Middlesex won the toss and decided to bat, Brown and Edrich opening with a stand of 50 before Brown was out lbw to the seamer Colin Scott. Edrich went on to score 50 but, apart from some resistance by tailenders Sims and Young, Middlesex's batting collapsed as Gloucestershire's great off spinner Tom Goddard took seven for 70. Middlesex were all out for 180 but Sims (six for 65) and Young (four for 55) turned the tables and bowled out Gloucestershire for 153. At close of play on Saturday, Middlesex had reached 9 for 1 in their second innings, Goddard having taken the key wicket of Edrich, so Monday's play began with Middlesex ahead by 36 and nine wickets standing. The decisive phase of the match was a third wicket partnership on Monday morning between Harry Sharp and the captain Robins. Scoring 46 and 45 respectively, they shared a stand of 70 runs which Playfair described as "vital". Otherwise, Middlesex again collapsed and Goddard took eight for 86 to complete an outstanding match analysis of fifteen for 156. So Gloucestershire with a day and a half remaining needed 169 to win. Jack Crapp tried to hold the innings together and scored 40 but Gloucestershire were rolled over for only 100 to lose by 68 runs. Young took five for 27 but an important role was again played by Sharp, this time as an off spinner, taking the wickets of three of Gloucestershire's top six batsmen, two of them without scoring. Playfair points out that Sharp at the time was still only a member of the Lord's ground staff but he played the key part in winning the match that ultimately settled the championship.

===Season finale===
Gloucestershire had gone into the Cheltenham match with a lead of four points in the championship table and the immediate outcome was that Middlesex overtook them to lead by eight points, both teams having four matches still to be played. Middlesex had to play Derbyshire away, "always difficult to beat", and three home matches against Surrey, Northamptonshire and third-placed Lancashire whom Playfair termed "the toughest nut to crack". Playfair considered Gloucestershire's programme to be easier as they faced four moderate teams: Glamorgan at Cheltenham, Hampshire and Sussex away, and Essex at Bristol.

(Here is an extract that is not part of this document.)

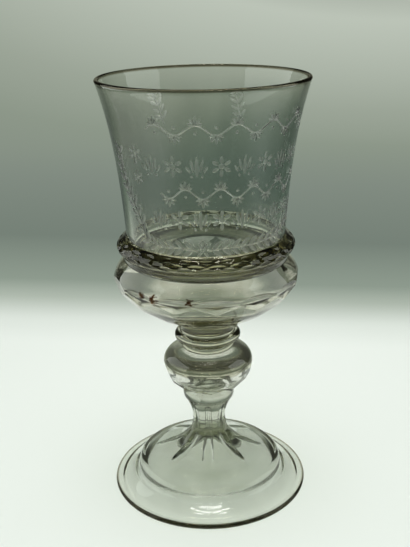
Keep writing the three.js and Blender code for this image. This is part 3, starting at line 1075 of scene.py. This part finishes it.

There was no change after the first two matches as Gloucestershire beat Glamorgan in two days and Middlesex won the difficult encounter at Derby. It all went wrong for Gloucestershire at Dean Park, Bournemouth where stubborn Hampshire batting forced a draw while Middlesex were defeating Surrey with some ease. This gave Middlesex a twenty-point lead and only two matches each to be played. Middlesex's victory over the bottom team Northants settled it, especially as Gloucestershire surprisingly lost to Sussex by nine wickets. Even so, there was a slight sting in the tail as Middlesex then lost their final match to a determined Lancashire by 64 runs while Gloucestershire rallied to defeat Essex. The final table showed Middlesex winning by twenty points, on the face of it a handsome margin, but in reality it was a much closer contest than the figures would suggest.

===Final table===
The seventeen first-class county teams played a total of 26 matches each. Twelve points were awarded for a win and six to each team if the result was a tie, as happened twice in 1947. Teams leading on first innings who subsequently drew or lost the match were awarded four points. Essex were awarded two points in one match they lost after a tie on first innings.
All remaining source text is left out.